MATERIAL PROVIDED:
--

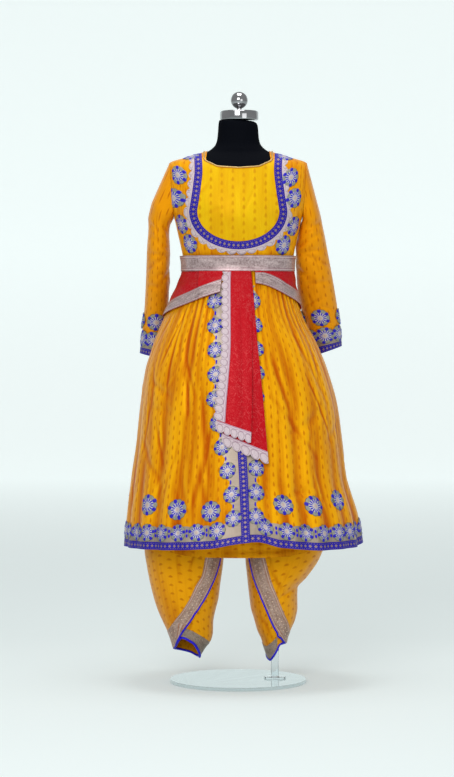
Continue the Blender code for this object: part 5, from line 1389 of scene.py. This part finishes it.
def body_point(angle, rise):
    """The trouser body by angle and share of its height, drawn in to the band on top."""
    bottom = CROTCH + SIDE_RISE * np.sin(angle) ** 4
    z = bottom + rise * (BAND_BOTTOM - bottom)
    ahead = np.cos(angle) > 0
    deep = np.where(ahead, body_ahead(z), body_behind(z))
    pleat = PLEAT_DEPTH * np.cos(PLEATS * angle + 0.8 * np.sin(2 * angle))
    pleat = pleat * (1 - 0.7 * ease(rise, 0.10, 0.0))
    pleat = pleat - body_creases((angle % (2 * np.pi) - np.pi) * 0.25, rise * 0.7)
    tuck = TUCK_DEPTH * np.exp(-(((z - bottom) - TUCK_HEIGHT) / TUCK_WIDE) ** 2)
    tuck = tuck * (0.6 + 0.4 * np.sin(5 * angle))
    x = (body_half(z) + pleat - tuck) * np.sin(angle)
    y = -(deep + pleat - tuck) * np.cos(angle)
    top = ease(rise, TAPER_FROM, 1.0)
    top_deep = np.where(ahead, WAIST_FRONT, WAIST_BACK) + WAIST_EASE
    x = x + top * ((WAIST_HALF + WAIST_EASE) * np.sin(angle) - x)
    y = y + top * (-top_deep * np.cos(angle) - y)
    return np.stack([x, y, z], axis=-1)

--

Restate the data above exactly, keeping each word as it stands.

SOLUTION TO THIS EXERCISE:
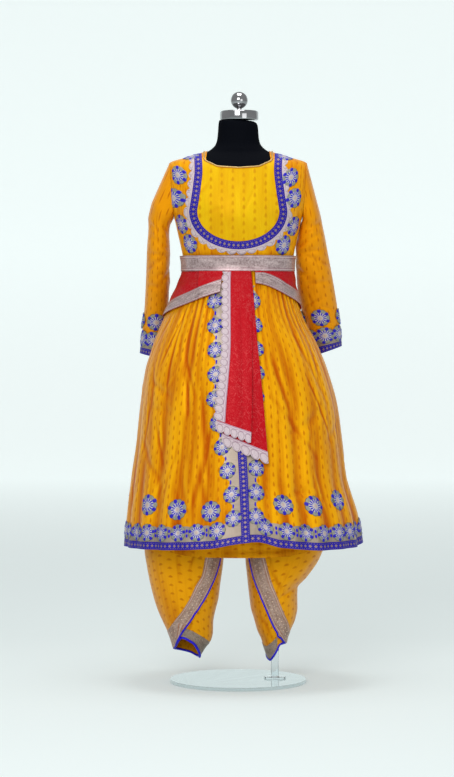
Continue the Blender code for this object: part 5, from line 1389 of scene.py. This part finishes it.
def body_point(angle, rise):
    """The trouser body by angle and share of its height, drawn in to the band on top."""
    bottom = CROTCH + SIDE_RISE * np.sin(angle) ** 4
    z = bottom + rise * (BAND_BOTTOM - bottom)
    ahead = np.cos(angle) > 0
    deep = np.where(ahead, body_ahead(z), body_behind(z))
    pleat = PLEAT_DEPTH * np.cos(PLEATS * angle + 0.8 * np.sin(2 * angle))
    pleat = pleat * (1 - 0.7 * ease(rise, 0.10, 0.0))
    pleat = pleat - body_creases((angle % (2 * np.pi) - np.pi) * 0.25, rise * 0.7)
    tuck = TUCK_DEPTH * np.exp(-(((z - bottom) - TUCK_HEIGHT) / TUCK_WIDE) ** 2)
    tuck = tuck * (0.6 + 0.4 * np.sin(5 * angle))
    x = (body_half(z) + pleat - tuck) * np.sin(angle)
    y = -(deep + pleat - tuck) * np.cos(angle)
    top = ease(rise, TAPER_FROM, 1.0)
    top_deep = np.where(ahead, WAIST_FRONT, WAIST_BACK) + WAIST_EASE
    x = x + top * ((WAIST_HALF + WAIST_EASE) * np.sin(angle) - x)
    y = y + top * (-top_deep * np.cos(angle) - y)
    return np.stack([x, y, z], axis=-1)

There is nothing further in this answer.